Uraian tersebut boleh dimaknai beropini "tuntutan" dan/atau "pembelaan" atau setidaknya mempertanyakan. Maka tak menutup ruang untuk disangkal dalam kerangka dialog, dialektika, dan dinamika berbangsa. Mengingat bahwa hubungan Islam sebagai institusi agama dan Indonesia sebagai institusi negara pada kenyataannya kerap mengalami pasang surut, kadang juga menegangkan.
Konsistensi Bernegara
Konsiderans bagi susunan Negara Republik Indonesia ialah kemerdekaan dan antipenjajahan, diwujudkan dengan perjuangan dan pergerakan demi tegaknya kehidupan kebangsaan yang bebas dan berkedaulatan rakyat. Inilah spirit (jiwa inti) dari kebangsaan yang dinyatakan dalam Pembukaan UUD 1945.

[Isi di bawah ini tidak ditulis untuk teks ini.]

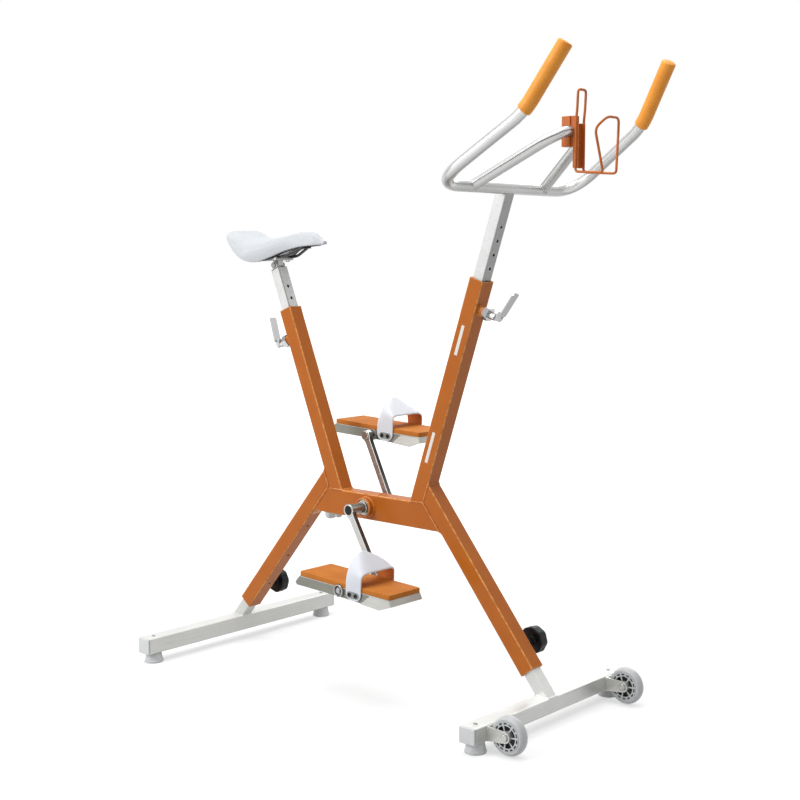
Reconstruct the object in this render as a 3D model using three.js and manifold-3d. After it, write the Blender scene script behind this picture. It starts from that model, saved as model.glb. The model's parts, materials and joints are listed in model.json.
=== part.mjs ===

Dengan spirit itulah tokoh-tokoh pendiri bangsa menyepakati Pancasila sebagai dasar filosofis sekaligus haluan negara dan UUD 1945 sebagai konstruksi direktif dalam membangun-tegak kehidupan berbangsa dan bernegara.
Spirit kemerdekaan dan antipenjajahan dalam konteks kekinian tak lagi cukup dipahami sebagai pembebasan dari kolonialisme atau imperialisme asing. Bebas dan merdeka dari penyimpangan bernegara oleh oknum-oknum yang boleh jadi bersemayam dalam tubuh negara adalah perwujudan dari kedaulatan rakyat.
Untuk itu, perjuangan dan pergerakan rakyat adalah keniscayaan manakala ada oknum-oknum tententu bersemayam dalam tubuh negara, yang secara diam-diam apalagi terang-terangan hendak membelokkan haluan politik negara ke arah yang bertentangan dengan tujuan bernegara.
Soekarno pernah mengingatkan dalam salah satu pidatonya yang diucapkan pada saat memperingati Hari Pahlawan 10 November 1962: "Perjuanganku lebih mudah karena mengusir penjajah, tapi perjuanganmu akan lebih sulit karena melawan bangsamu sendiri."
Dalam konteks inilah para penyelenggara negara dan segenap elemen bangsa ini diuji konsistensinya dalam bernegara: Apakah bangsa ini sungguh-sungguh serius hendak membangun-tegak Negara Kesatuan Republik Indonesia (NKRI) di atas dasar Pancasila demi mewujudkan suatu keadilan sosial bagi seluruh rakyat Indonesia? Mari kita renungkan bersama, jujur pada hati nurani, bersikap kesatria dalam menghadapi tantangan zaman.